Ao todo, 2,3 bilhões de pessoas professam a fé cristã, em todo o planeta, e dois terços delas vivem na Ásia, África e América Latina. A maioria é católica, mas nessas regiões também crescem as correntes evangélicas e pentecostais, as quais – ao contrário do protestantismo alemão – interpretam a palavra de Deus de forma teologicamente rigorosa e politicamente conservadora.

Essa nova reforma conservadora também chegará à Europa. Como as Igrejas da Alemanha reagirão a tal advento? O que Lutero diria desse tipo de "reforma"? Ele sequer saudaria a interpretação literal da Bíblia?

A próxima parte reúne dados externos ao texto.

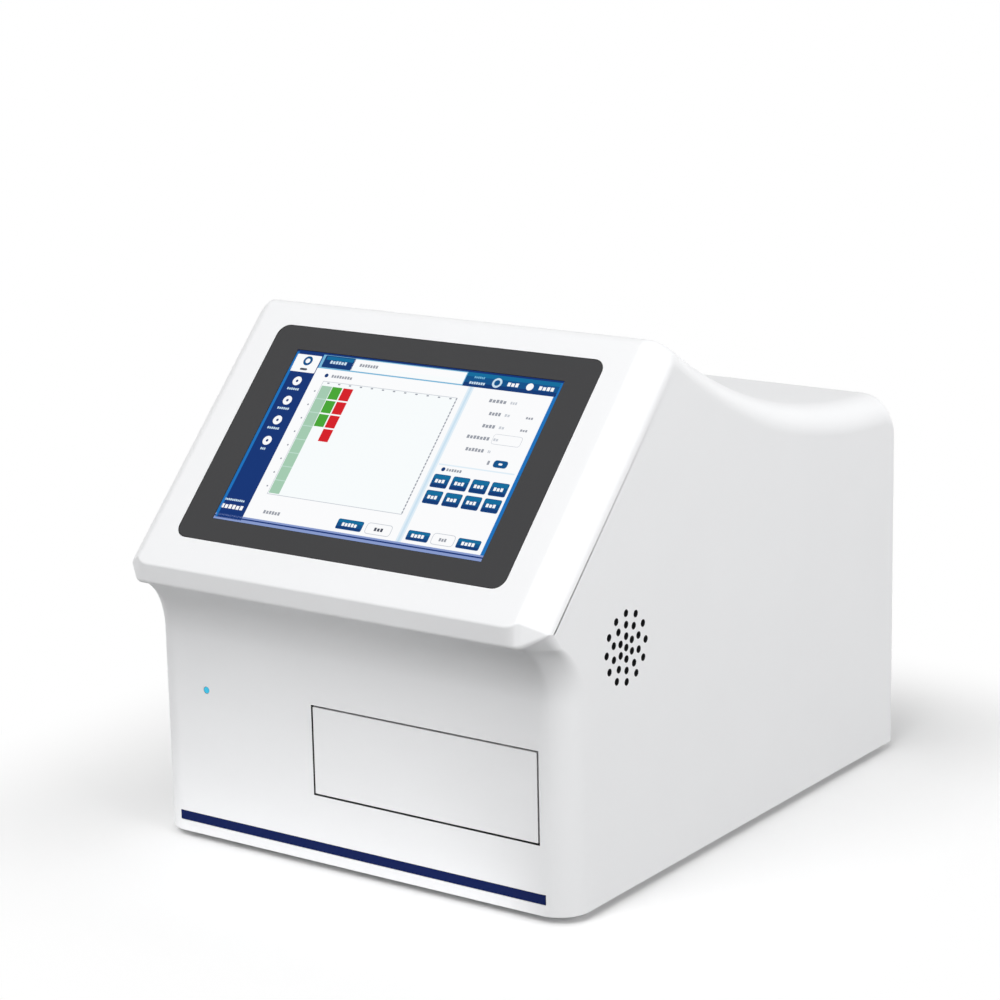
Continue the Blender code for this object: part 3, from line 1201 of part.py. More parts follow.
def make_fan():
    """Axial fan on the rear wall: its square frame, its rotor and the wire guard outside."""
    back = PANEL_FRONT - SEAT
    z = body_z(FAN_Z)
    middle = back - FAN_DEPTH / 2
    frame = box("fan_frame", (FAN_SIZE, FAN_DEPTH, FAN_SIZE), (FAN_X, middle, z), BLACK_PLASTIC,
                corner=FAN_CORNER, corner_axis=1)
    cut(frame, cylinder("fan_duct", FAN_BORE, 2 * FAN_DEPTH, (FAN_X, middle, z), "Y", None, 32))
    spider_y = back - FAN_DEPTH + FAN_SPIDER / 2
    join(frame, cylinder("fan_spider_hub", FAN_HUB, FAN_SPIDER, (FAN_X, spider_y, z), "Y", None, 24))
    for index in range(FAN_STRUTS):
        turn = Matrix.Translation((FAN_X, spider_y, z)) @ Matrix.Rotation(
            2 * math.pi * index / FAN_STRUTS, 4, "Y")
        join(frame, box("fan_strut_%d" % index, (FAN_BORE, FAN_SPIDER, FAN_SPIDER),
                        ((FAN_HUB + FAN_BORE) / 2, 0, 0), matrix=turn))
    rotor_front = spider_y + FAN_SPIDER / 2 + RUNNING_GAP
    rotor_length = back - rotor_front - RUNNING_GAP
    rotor_y = rotor_front + rotor_length / 2
    rotor = cylinder("fan_rotor", FAN_HUB, rotor_length, (FAN_X, rotor_y, z), "Y", BLACK_PLASTIC, 24)
    blade_length = FAN_BORE - FAN_HUB - 2 * RUNNING_GAP
    for index in range(FAN_BLADES):
        turn = Matrix.Translation((FAN_X, rotor_y, z)) @ Matrix.Rotation(
            2 * math.pi * index / FAN_BLADES, 4, "Y") @ Matrix.Rotation(BLADE_PITCH, 4, "X")
        join(rotor, box("fan_blade_%d" % index, (blade_length + FAN_HUB / 2, rotor_length, BLADE_THICK),
                        (FAN_HUB / 2 + (blade_length + FAN_HUB / 2) / 2, 0, 0), matrix=turn))
    pin_length = FAN_SPIDER + RUNNING_GAP
    join(rotor, cylinder("fan_pin", AXLE_RADIUS, pin_length,
                         (FAN_X, rotor_front - pin_length / 2 + RUNNING_GAP, z), "Y", None, 12))
    cut(frame, cylinder("fan_bearing", AXLE_RADIUS + SEAT, 4 * FAN_SPIDER, (FAN_X, spider_y, z), "Y",
                        None, 12))
    cut(frame, screw_holes("frame_screw_holes"))


def screw_spots():
    """Places of the fan's four screws, across and up."""
    reach = FAN_SCREW_PITCH / 2
    return [(FAN_X + side * reach, body_z(FAN_Z) + end * reach) for side in (-1, 1) for end in (-1, 1)]


def screw_holes(name):
    """Four clearance holes for the fan's screws, right through whatever they are cut from."""
    shape = bmesh.new()
    radius = FAN_SCREW_RADIUS + SEAT
    for x, z in screw_spots():
        bmesh.ops.create_cone(shape, cap_ends=True, segments=10, radius1=radius, radius2=radius,
                              depth=4 * FAN_DEPTH, matrix=at(x, PANEL_BACK, z, "Y"))
    return add_object(name, mesh_from(shape, name), None)


def make_fan_guard():
    """Concentric wires on two crossing bars that end in eyes, pressed from one sheet."""
    y = PANEL_BACK + SEAT + GUARD_THICK / 2
    z = body_z(FAN_Z)
    size = (math.sqrt(2) * FAN_SCREW_PITCH, GUARD_THICK, 4 * GUARD_WIRE)
    rising = Matrix.Translation((FAN_X, y, z)) @ Matrix.Rotation(math.pi / 4, 4, "Y")
    falling = Matrix.Translation((FAN_X, y, z)) @ Matrix.Rotation(-math.pi / 4, 4, "Y")
    guard = box("fan_guard", size, (0, 0, 0), BRIGHT_STEEL, rising)
    join(guard, box("guard_cross_bar", size, (0, 0, 0), matrix=falling))
    for ring in range(1, GUARD_RINGS + 1):
        outer = FAN_BORE * ring / GUARD_RINGS
        inner = outer - 2 * GUARD_WIRE
        half = GUARD_THICK / 2
        profile = [(outer, half), (outer, -half), (inner, -half), (inner, half)]
        join(guard, turned("guard_ring_%d" % ring, profile, None, at(FAN_X, y, z, "Y"), 24))
    for index, (x, spot_z) in enumerate(screw_spots()):
        join(guard, cylinder("guard_eye_%d" % index, GUARD_EYE, GUARD_THICK, (x, y, spot_z), "Y", None,
                             12))
    cut(guard, screw_holes("guard_screw_holes"))


def make_fan_screws():
    """Four screws that hold the guard and the fan to the rear panel."""
    under_head = PANEL_BACK + 2 * SEAT + GUARD_THICK
    for index, (x, z) in enumerate(screw_spots()):
        screw = cylinder("fan_screw_%d" % (index + 1), FAN_SCREW_HEAD, FAN_SCREW_HEAD_HEIGHT,
                         (x, under_head + FAN_SCREW_HEAD_HEIGHT / 2, z), "Y", BRIGHT_STEEL, 12)
        length = FAN_SCREW_LENGTH + FAN_SCREW_HEAD_HEIGHT / 2
        join(screw, cylinder("screw_shank_%d" % index, FAN_SCREW_RADIUS, length,
                             (x, under_head + FAN_SCREW_HEAD_HEIGHT / 2 - length / 2, z), "Y", None, 8))


def make_inlet():
    """Three-pin mains inlet: a flanged socket through the rear wall, its pins inside."""
    z = body_z(INLET_Z)
    flange_y = PANEL_BACK + SEAT + FLANGE_THICK / 2
    inlet = box("mains_inlet", (INLET_WIDTH + 2 * FLANGE_RIM, FLANGE_THICK, INLET_HEIGHT + 2 * FLANGE_RIM),
                (INLET_X, flange_y, z), BLACK_PLASTIC, corner=FLANGE_RIM, corner_axis=1)
    body_length = INLET_DEPTH + FLANGE_THICK
    back = flange_y + FLANGE_THICK / 2
    join(inlet, box("inlet_body", (INLET_WIDTH, body_length, INLET_HEIGHT),
                    (INLET_X, back - body_length / 2, z)))
    cut(inlet, box("inlet_socket", (INLET_WIDTH - 2 * SOCKET_WALL, 2 * SOCKET_DEPTH,
                                    INLET_HEIGHT - 2 * SOCKET_WALL), (INLET_X, back, z),
                   corner=SOCKET_WALL, corner_axis=1))
    for side, rise in ((-1, 0), (0, 1), (1, 0)):
        spot = (INLET_X + side * PIN_PITCH, back - PIN_SUNK - SOCKET_DEPTH / 2, z + (rise - 0.5) * PIN_PITCH / 2)
        join(inlet, box("inlet_pin_%d" % (side + 1), (PIN_SIZE, SOCKET_DEPTH, 2 * PIN_SIZE), spot))


def make_switch():
    """Rocker switch: its bezel and body, and the rocker that tips in it, off side down."""
    z = body_z(INLET_Z)
    flange_y = PANEL_BACK + SEAT + FLANGE_THICK / 2
    back = flange_y + FLANGE_THICK / 2
    body = box("switch_body", (SWITCH_WIDTH + FLANGE_RIM, FLANGE_THICK, SWITCH_HEIGHT + FLANGE_RIM),
               (SWITCH_X, flange_y, z), BLACK_PLASTIC)
    length = INLET_DEPTH + FLANGE_THICK
    join(body, box("switch_case", (SWITCH_WIDTH, length, SWITCH_HEIGHT), (SWITCH_X, back - length / 2, z)))
    cut(body, box("switch_well", (SWITCH_WIDTH - 2 * SOCKET_WALL, 2 * ROCKER_RADIUS,
                                  SWITCH_HEIGHT - 2 * SOCKET_WALL), (SWITCH_X, back, z)))
    tall = SWITCH_HEIGHT - 2 * SOCKET_WALL - 2 * RUNNING_GAP
    pin_length = tall + 2 * (RUNNING_GAP + ROCKER_PIN_REACH)
    pivot = (SWITCH_X, back - ROCKER_SINK, z)
    cut(body, cylinder("rocker_bore", ROCKER_PIN_RADIUS + SEAT, pin_length + 2 * SEAT, pivot, "Z", None,
                       12))
    tip = Matrix.Translation(pivot) @ Matrix.Rotation(SWITCH_TILT, 4, "Z")
    width = SWITCH_WIDTH - 2 * SOCKET_WALL - 4 * RUNNING_GAP
    rocker = box("switch_rocker", (width, ROCKER_THICK, tall), (0, 0, 0), BLACK_PLASTIC, tip)
    join(rocker, cylinder("rocker_pins", ROCKER_PIN_RADIUS, pin_length, pivot, "Z", None, 12))


def make_ports():
    """Block of data sockets behind the rear wall."""
    z = body_z(PORTS_Z)
    depth = INLET_DEPTH
    ports = box("data_ports", (PORTS_WIDTH, depth, PORTS_HEIGHT), (PORTS_X, PANEL_BACK - depth / 2, z),
                GREY_PLASTIC)
    for index, (offset, wide, tall) in enumerate(PORT_SOCKETS):
        cut(ports, box("port_socket_%d" % index, (wide, depth, tall), (PORTS_X + offset, PANEL_BACK, z)))


make_housing()
make_screen()
make_front_trim()
make_door()
make_base()
make_rear_panel()
make_tray()
make_bearings()
make_chassis()
make_belt_drive()
make_reading_head()
make_optics_mount()
make_filter_wheel()
make_fibre_bundle()
make_main_board()
make_power_supply()
make_speaker()
make_fan()
make_fan_guard()
make_fan_screws()
make_inlet()
make_switch()
make_ports()
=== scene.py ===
"""Looks of the microplate reader: finishes, the housing's skin, the screen, camera, light and floor.

Units are metres. +X is to the reader's right, +Y to its back and +Z up.
"""
import math

import bmesh
import bpy
from mathutils import Matrix, Vector


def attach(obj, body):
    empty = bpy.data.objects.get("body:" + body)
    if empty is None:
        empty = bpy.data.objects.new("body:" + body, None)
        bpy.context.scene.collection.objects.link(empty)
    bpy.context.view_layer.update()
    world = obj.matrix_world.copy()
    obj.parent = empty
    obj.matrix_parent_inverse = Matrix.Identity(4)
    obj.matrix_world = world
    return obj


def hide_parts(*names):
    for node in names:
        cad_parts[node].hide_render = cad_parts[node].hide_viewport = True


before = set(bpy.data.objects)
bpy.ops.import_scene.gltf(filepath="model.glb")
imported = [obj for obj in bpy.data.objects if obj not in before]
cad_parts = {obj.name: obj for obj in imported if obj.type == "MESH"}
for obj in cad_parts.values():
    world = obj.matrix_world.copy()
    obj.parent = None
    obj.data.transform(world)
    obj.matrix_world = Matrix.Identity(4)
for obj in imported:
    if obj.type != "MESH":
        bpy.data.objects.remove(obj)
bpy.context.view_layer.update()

# Camera
CAMERA_LENS = 107.9
CAMERA_AZIMUTH = math.radians(35.53)
CAMERA_ELEVATION = math.radians(13.78)
CAMERA_ROLL = math.radians(-1.20)
CAMERA_DISTANCE = 1.9623
CAMERA_RIGHT = 0.0944
CAMERA_UP = 0.2386
CAMERA_FOOT = Vector((0, -0.196, 0.0096))

# Screen, laid out in the display's own pixels from its top left corner
SCREEN_TILT = math.radians(45.6)
SCREEN_PIXELS = (1280, 800)
SCREEN_SIZE = (0.21636, 0.135)
LAYER = 0.00003
CELL_PITCH = (54, 63.75)
CELL_SIZE = (48, 57)
FIRST_CELL = (200, 150)
CELL_ROWS = 8
CELL_COLUMNS = 12
BUTTON_PITCH = (89.5, 72)
BUTTON_SIZE = (77, 59)
BUTTON_ROWS = 2
BUTTON_COLUMNS = 4
BUTTON_CORNER = 7
BUTTON_EDGE = 3
BUTTON_TOP = 0.35
BUTTON_FOOT = 0.28
BUTTON_WORD = 0.6
BUTTON_WORD_HEIGHT = 15
MARK_WIDTH = 0.74
MARK_DROP = 0.12
DASH_COUNT = 34
DASH_PITCH = 15.6
DASH_LENGTH = 10
BLOCK_CORNER_STEPS = 4

# Light and floor. A rectangle of the floor is its middle and half sizes, a lamp its place, size and
# power.
SKY_LOW = 0.96
SKY_HIGH = 0.08
FLOOR_REACH = 14.0
FLOOR_NEAR = 1.0
FLOOR_FAR = 0.03
FOOTPRINT = ((0, 0), (0.17, 0.2))
SHADOW_REACH = (0.03, 0.25)
CARD = ((-0.05, -0.245), (0.16, 0.05))
CARD_REACH = (0.0, 0.06)
FLOOR_PALE = (0.985, 0.985, 0.985)
LIGHT_AIM = Vector((0, 0, 0.15))
LIGHTS = {
    "front_light": ((0.0, -1.85, 2.47), 2.0, 51),
    "side_light": ((2.5, -0.22, 0.82), 1.8, 37),
    "left_light": ((-1.90, -1.60, 0.37), 1.5, 3.6),
    "rear_light": ((0.6, 2.7, 0.6), 1.6, 7),
}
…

Em vez de, passados 500 anos, continuar confrontando a Igreja Católica e o papa, os protestantes de hoje deveriam dirigir seu veto aos modernos vendedores de indulgências, os arautos do assim chamado evangelho da prosperidade ou do fim do mundo.

Do ponto de vista teológico, a Alemanha está equipada de forma excelente para esse debate, já que é uma das líderes mundiais em ciências teológicas. E o embasamento social do protestantismo segue marcando a cultura política nacional, mesmo que a crença e a fé em Deus vão se esvaindo.

Por isso, é hora de retornar às origens de Lutero: "No princípio era o Verbo". O embate teológico sobre a "velha" e "nova" Reforma não deve se travar apenas na Alemanha, mas sim em Lagos, Seul e São Paulo. É também numa dessas metrópoles que se deveria realizar o próximo jubileu da Reforma Luterana.